[Records contained in a dataset]
◆ ◆ ◆ ◆

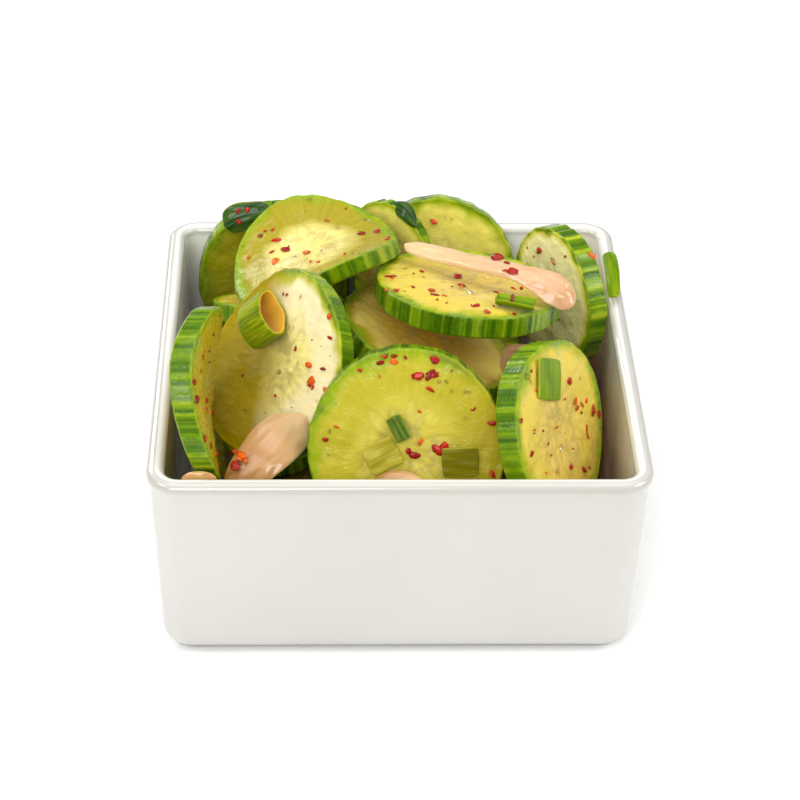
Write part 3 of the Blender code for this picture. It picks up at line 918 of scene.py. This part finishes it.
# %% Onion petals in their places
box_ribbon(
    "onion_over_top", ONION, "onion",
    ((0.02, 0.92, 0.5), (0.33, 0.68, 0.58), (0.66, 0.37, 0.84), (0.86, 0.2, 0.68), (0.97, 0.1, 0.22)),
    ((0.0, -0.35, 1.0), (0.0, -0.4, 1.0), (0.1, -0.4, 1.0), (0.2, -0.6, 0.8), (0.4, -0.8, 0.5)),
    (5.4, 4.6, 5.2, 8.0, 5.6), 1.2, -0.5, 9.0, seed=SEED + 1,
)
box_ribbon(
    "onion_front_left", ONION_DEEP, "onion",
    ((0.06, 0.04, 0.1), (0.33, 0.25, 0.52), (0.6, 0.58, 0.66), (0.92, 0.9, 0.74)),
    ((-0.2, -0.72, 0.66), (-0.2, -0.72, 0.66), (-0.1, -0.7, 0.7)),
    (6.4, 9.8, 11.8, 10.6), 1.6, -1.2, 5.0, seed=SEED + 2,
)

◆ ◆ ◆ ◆

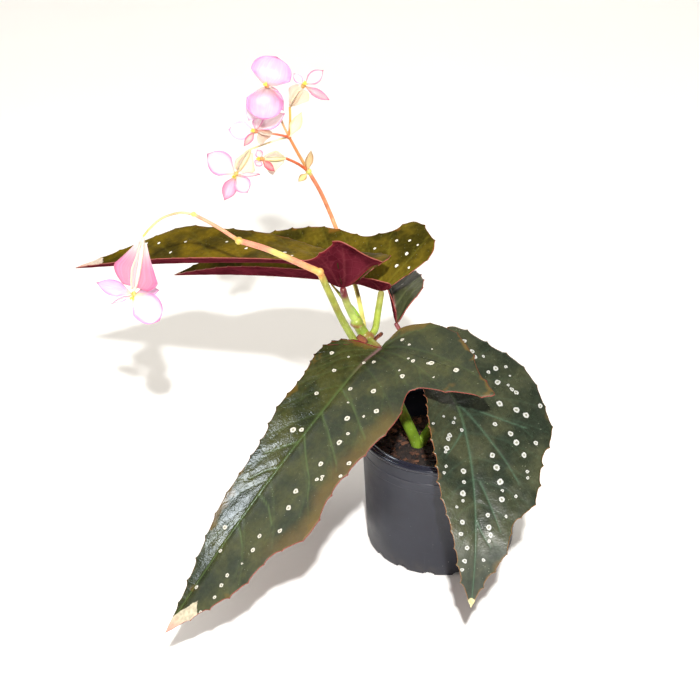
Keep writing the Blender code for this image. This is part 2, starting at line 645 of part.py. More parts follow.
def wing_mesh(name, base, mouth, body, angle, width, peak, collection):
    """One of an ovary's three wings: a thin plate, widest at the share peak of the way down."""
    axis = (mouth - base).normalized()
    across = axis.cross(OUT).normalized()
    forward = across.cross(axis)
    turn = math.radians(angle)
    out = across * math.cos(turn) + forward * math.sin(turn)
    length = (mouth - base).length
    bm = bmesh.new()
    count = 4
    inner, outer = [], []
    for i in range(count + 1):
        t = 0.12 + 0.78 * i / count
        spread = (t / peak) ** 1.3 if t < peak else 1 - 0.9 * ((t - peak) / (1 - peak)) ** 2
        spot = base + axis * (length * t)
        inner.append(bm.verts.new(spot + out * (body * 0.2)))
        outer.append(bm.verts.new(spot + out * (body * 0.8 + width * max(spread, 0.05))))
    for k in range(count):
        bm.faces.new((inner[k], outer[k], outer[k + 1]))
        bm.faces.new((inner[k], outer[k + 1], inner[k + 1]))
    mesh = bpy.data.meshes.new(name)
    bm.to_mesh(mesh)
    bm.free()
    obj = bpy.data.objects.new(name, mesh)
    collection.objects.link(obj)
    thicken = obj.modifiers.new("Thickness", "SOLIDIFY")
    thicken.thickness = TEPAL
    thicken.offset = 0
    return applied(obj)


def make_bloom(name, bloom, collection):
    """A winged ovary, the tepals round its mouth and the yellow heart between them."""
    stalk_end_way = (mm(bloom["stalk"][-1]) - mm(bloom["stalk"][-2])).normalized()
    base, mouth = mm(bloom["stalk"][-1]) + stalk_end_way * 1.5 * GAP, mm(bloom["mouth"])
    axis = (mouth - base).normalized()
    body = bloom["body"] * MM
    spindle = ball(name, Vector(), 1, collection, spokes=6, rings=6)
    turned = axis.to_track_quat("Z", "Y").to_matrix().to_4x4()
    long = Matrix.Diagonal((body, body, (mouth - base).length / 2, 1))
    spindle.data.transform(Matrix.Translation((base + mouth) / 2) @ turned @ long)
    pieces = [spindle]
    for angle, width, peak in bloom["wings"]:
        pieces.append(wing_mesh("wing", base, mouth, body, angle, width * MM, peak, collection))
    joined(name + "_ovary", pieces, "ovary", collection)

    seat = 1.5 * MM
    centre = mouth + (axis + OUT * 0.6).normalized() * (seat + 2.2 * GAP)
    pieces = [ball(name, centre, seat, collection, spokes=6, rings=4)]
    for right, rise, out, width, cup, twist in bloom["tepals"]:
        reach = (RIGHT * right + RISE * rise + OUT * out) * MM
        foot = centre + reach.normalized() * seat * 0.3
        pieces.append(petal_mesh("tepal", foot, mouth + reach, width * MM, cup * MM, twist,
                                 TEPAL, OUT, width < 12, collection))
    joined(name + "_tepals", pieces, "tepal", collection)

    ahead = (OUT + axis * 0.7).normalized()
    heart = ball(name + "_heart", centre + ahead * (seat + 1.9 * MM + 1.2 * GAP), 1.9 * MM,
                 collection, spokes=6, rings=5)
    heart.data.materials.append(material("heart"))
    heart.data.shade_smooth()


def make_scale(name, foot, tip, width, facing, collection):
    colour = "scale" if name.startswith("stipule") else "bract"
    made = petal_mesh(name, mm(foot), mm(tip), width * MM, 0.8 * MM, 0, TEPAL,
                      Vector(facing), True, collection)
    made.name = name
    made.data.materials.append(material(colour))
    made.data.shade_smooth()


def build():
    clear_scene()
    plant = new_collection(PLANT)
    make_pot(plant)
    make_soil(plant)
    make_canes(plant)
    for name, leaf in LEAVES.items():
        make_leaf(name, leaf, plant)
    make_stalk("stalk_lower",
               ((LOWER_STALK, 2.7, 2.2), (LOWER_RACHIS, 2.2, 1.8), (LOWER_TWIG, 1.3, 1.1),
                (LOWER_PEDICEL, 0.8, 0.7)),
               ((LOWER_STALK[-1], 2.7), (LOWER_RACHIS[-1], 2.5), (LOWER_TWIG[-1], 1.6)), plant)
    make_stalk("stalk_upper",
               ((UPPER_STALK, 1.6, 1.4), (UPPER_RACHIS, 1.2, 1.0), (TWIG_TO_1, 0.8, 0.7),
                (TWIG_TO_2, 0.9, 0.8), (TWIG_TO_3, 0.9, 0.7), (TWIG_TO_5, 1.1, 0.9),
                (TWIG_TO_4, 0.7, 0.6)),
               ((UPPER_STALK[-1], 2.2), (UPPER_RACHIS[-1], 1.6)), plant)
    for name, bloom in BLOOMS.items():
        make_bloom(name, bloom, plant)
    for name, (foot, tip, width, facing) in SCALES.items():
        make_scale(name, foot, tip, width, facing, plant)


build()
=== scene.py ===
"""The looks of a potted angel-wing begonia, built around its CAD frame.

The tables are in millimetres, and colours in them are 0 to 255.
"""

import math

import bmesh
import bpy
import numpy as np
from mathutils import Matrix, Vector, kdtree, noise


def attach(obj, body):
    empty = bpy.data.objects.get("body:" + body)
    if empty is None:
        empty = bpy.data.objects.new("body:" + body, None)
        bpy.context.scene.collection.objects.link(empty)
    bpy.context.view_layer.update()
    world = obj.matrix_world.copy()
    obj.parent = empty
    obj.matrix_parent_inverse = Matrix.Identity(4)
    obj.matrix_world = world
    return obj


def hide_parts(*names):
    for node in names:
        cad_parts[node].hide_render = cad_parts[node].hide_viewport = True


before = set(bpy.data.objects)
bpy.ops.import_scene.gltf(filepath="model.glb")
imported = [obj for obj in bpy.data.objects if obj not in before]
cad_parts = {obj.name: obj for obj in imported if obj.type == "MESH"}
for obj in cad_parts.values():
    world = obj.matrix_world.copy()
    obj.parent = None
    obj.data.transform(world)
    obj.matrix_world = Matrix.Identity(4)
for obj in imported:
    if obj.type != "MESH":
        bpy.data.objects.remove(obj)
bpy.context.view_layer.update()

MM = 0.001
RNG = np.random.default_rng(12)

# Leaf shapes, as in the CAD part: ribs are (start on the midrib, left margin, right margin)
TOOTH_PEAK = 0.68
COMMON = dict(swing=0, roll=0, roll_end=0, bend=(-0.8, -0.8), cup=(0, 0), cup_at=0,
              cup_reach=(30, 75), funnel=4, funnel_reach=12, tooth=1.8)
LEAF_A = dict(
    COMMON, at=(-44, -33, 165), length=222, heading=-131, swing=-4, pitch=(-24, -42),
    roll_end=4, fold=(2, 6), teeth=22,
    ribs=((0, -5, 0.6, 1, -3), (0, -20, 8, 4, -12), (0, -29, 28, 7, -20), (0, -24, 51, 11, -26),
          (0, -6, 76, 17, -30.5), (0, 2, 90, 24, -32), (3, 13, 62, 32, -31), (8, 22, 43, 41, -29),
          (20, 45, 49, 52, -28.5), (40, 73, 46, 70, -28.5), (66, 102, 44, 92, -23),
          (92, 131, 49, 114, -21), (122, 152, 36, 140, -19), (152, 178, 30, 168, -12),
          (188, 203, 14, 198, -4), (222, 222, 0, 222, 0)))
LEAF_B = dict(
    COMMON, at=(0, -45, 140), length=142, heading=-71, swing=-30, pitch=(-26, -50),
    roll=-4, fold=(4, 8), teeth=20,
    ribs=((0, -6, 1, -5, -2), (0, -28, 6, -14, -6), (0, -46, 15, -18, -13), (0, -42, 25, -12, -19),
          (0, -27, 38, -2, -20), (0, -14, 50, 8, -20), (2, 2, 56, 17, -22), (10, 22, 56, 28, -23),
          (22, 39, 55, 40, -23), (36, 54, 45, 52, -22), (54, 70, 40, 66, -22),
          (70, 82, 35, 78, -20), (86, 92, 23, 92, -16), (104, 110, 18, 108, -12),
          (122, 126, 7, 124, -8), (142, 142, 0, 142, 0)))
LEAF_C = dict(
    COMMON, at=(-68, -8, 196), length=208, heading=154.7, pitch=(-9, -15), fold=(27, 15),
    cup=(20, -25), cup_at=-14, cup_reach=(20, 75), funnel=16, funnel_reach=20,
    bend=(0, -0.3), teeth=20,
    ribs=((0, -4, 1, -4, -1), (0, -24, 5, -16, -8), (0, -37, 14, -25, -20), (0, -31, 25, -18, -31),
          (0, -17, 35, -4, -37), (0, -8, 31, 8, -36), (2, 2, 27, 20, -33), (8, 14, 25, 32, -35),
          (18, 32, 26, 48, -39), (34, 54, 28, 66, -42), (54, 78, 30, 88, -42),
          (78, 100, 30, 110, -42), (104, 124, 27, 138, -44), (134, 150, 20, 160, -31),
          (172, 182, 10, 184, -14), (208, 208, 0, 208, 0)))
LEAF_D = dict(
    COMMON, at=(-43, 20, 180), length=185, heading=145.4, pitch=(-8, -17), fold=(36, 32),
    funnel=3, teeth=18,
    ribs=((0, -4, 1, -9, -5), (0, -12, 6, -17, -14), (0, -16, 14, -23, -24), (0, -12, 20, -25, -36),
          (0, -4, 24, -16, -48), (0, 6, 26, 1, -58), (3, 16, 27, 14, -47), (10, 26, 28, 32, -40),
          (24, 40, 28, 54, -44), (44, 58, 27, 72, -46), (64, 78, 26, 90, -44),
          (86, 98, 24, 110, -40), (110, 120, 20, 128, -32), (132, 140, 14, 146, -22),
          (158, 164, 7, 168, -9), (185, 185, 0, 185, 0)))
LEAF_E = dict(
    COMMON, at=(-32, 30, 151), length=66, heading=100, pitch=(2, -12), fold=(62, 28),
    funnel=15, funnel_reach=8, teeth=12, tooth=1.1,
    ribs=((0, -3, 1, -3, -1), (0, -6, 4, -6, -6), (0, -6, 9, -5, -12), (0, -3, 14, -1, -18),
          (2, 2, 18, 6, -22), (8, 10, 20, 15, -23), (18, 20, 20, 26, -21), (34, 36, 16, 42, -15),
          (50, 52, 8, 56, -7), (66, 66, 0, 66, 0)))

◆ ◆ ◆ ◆

## What you should do
Output nothing except the lines from the line with "make_canes(plant)" through the line with "for node in", copied exactly, end lines included.

## Answer to this exercise
    make_canes(plant)
    for name, leaf in LEAVES.items():
        make_leaf(name, leaf, plant)
    make_stalk("stalk_lower",
               ((LOWER_STALK, 2.7, 2.2), (LOWER_RACHIS, 2.2, 1.8), (LOWER_TWIG, 1.3, 1.1),
                (LOWER_PEDICEL, 0.8, 0.7)),
               ((LOWER_STALK[-1], 2.7), (LOWER_RACHIS[-1], 2.5), (LOWER_TWIG[-1], 1.6)), plant)
    make_stalk("stalk_upper",
               ((UPPER_STALK, 1.6, 1.4), (UPPER_RACHIS, 1.2, 1.0), (TWIG_TO_1, 0.8, 0.7),
                (TWIG_TO_2, 0.9, 0.8), (TWIG_TO_3, 0.9, 0.7), (TWIG_TO_5, 1.1, 0.9),
                (TWIG_TO_4, 0.7, 0.6)),
               ((UPPER_STALK[-1], 2.2), (UPPER_RACHIS[-1], 1.6)), plant)
    for name, bloom in BLOOMS.items():
        make_bloom(name, bloom, plant)
    for name, (foot, tip, width, facing) in SCALES.items():
        make_scale(name, foot, tip, width, facing, plant)


build()
=== scene.py ===
"""The looks of a potted angel-wing begonia, built around its CAD frame.

The tables are in millimetres, and colours in them are 0 to 255.
"""

import math

import bmesh
import bpy
import numpy as np
from mathutils import Matrix, Vector, kdtree, noise


def attach(obj, body):
    empty = bpy.data.objects.get("body:" + body)
    if empty is None:
        empty = bpy.data.objects.new("body:" + body, None)
        bpy.context.scene.collection.objects.link(empty)
    bpy.context.view_layer.update()
    world = obj.matrix_world.copy()
    obj.parent = empty
    obj.matrix_parent_inverse = Matrix.Identity(4)
    obj.matrix_world = world
    return obj


def hide_parts(*names):
    for node in names:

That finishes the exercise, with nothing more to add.